Raised in an orthodox, middle-class family in Vizag, Prashanthi Harathi grew up in a world quite distanced from films and the limelight, carving her niche as a formidable Kuchipudi danseuse in the early 2000s. With her growing popularity in the dance fraternity, several photography clubs approached her for shoots and modelling opportunities, where she was told that she had a ‘camera-friendly’ face.

Even when television and film offers came by, Prashanthi’s parents were apprehensive about ‘letting her fly’ in the big-bad world. Only when her elder sister got married and settled in Hyderabad, could Prashanthi convince her protective parents to try her luck in films again. She found her feet in television and forayed into films soon with February 14 Necklace Road.

She went on to act in multiple films – Rupayi, Indra, Bhadradri Ramudu – but is best remembered for her innocent wife act in SV Krishna Reddy’s Pellam Oorelithe. When her career was progressing reasonably well, she quit films out of the blue to marry a US-based engineer. Now, a mother to two children and the founder of a Kuchipudi academy, Prashanthi is all set for an acting comeback.

“I was quite happy to be married then because my husband promised that I could pursue my dancing interests in the US. When I was caught up in my domestic duties, raising two kids, I began missing films more. Only an artist can understand that void, perhaps. Watching Telugu films, I constantly kept telling myself about how I would’ve played a particular role differently.”

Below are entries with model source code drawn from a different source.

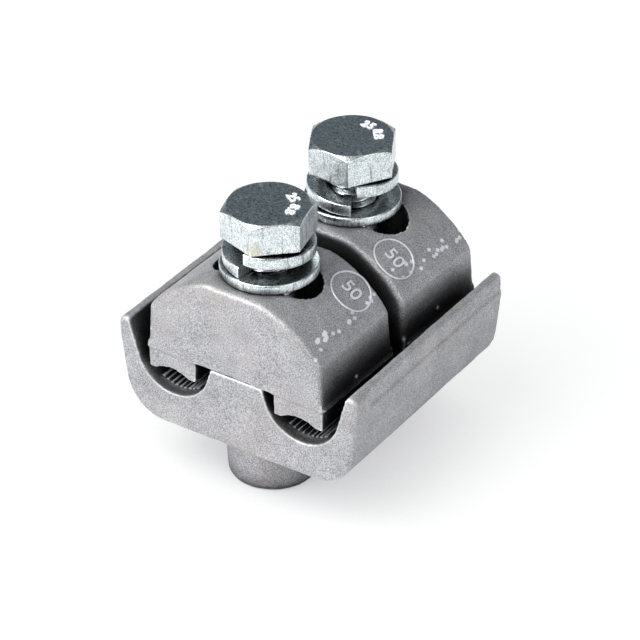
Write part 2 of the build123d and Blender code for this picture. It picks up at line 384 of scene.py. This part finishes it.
def zinc_plate(name, dark, light, metallic):
    """Zinc plating: cool metal with a faint cloud, fine streaks, painted shade under the heads and in gaps,
    rubbed edges.
    """
    make = Nodes(name)
    cloud = make.noise(1.6, 3.0, 0.65)
    middle = tuple((a + b) / 2 for a, b in zip(dark, light))
    tone = make.ramp(cloud, [(0.3, dark), (0.5, middle), (0.7, light)])
    colour = make.times(tone, make.ramp(make.noise(0.22, 2.0, 0.7), [(0.34, 0.42), (0.62, 1.12)]))
    streak = make.noise(0.45, 3.0, 0.65, (1.0, 1.0, 0.1))
    colour = make.times(colour, make.ramp(streak, [(0.32, 0.50), (0.44, 1.0)]))
    # painted shade: ambient occlusion darkens the colour under the heads and in gaps
    painted_recess_shade = make.openness(3.0, [(0.15, 0.02), (0.45, 0.22), (0.68, 1.0)])
    colour = make.times(colour, painted_recess_shade)
    colour = make.mix(make.edges(0.53, 0.62), colour, (0.93, 0.94, 0.94))
    stain = make.spot(STAIN_PLACE, 1.5, 0.55)
    colour = make.mix(stain, colour, (0.50, 0.42, 0.22))
    make.link(colour, make.shader.inputs["Base Color"])
    make.shader.inputs["Metallic"].default_value = metallic
    make.link(make.ramp(streak, [(0.3, 0.24), (0.7, 0.36)]), make.shader.inputs["Roughness"])
    relief = make.bump(make.noise(0.5, 2.0, 0.6), 0.35, 0.03)
    relief = make.bump(streak, 0.25, 0.02, relief)
    make.link(relief, make.shader.inputs["Normal"])
    return make.material


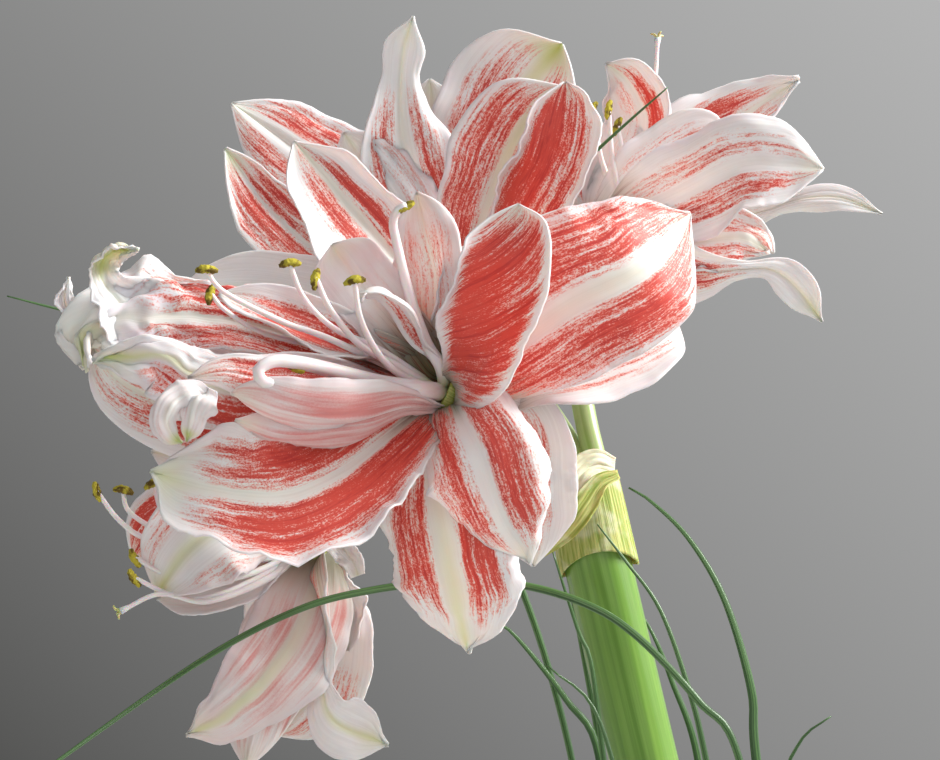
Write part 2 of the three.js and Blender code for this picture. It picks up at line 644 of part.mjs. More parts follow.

Now that her family is in a comfortable space, with children being independent enough to take care of themselves besides her husband’s persistent encouragement about her return to films, Prashanthi is hungry to prove herself again. “They’ve probably understood what it would’ve been to give up my acting interests suddenly many years ago. They don’t want me to miss it anymore.”

Acting in films came to her quite naturally in her brief industry stint, despite no formal training. “Dance was about stepping into the shoes of a character and bringing their emotions alive. I didn’t have to struggle to express myself on the screen.” K Viswanath’s films like Saptapadi, Sagara Sangamam and Swarna Kamalam were a constant motivation for her to hold onto her identity as a dancer.


A lot about the film world has changed since Prashanthi took a U-turn from showbiz one and a half decades ago, but the actress maintains she’s been an avid film buff all along. “We’re an active film-going lot in the US. The audience is less critical of films than here. All we want is to be entertained. Though criticism of films is prevalent in the US too, it’s more sophisticated.”

Prashanthi is all praise for the evolution of the digital space in recent years and says web shows are on par with feature films in terms of scale, performances and quality in the execution. “I am not particular about the medium and I don’t intend to be choosy. I hope to portray roles that make an impact regardless of screen space. I’m eager to adapt, relearn and get better.”

While she’s in Hyderabad to orchestrate her acting comeback, her daughter Tanya Harathi is gearing up for her Kuchipudi ranga pravesam later this year. in Dallas. Tanya was in the news for her dance video ‘Teluginti Samskruti’ recently,  uploaded on director K Raghavendra Rao’s Youtube channel. “I hope to make a mark in my second innings and quench my thirst to act again,” she signs off.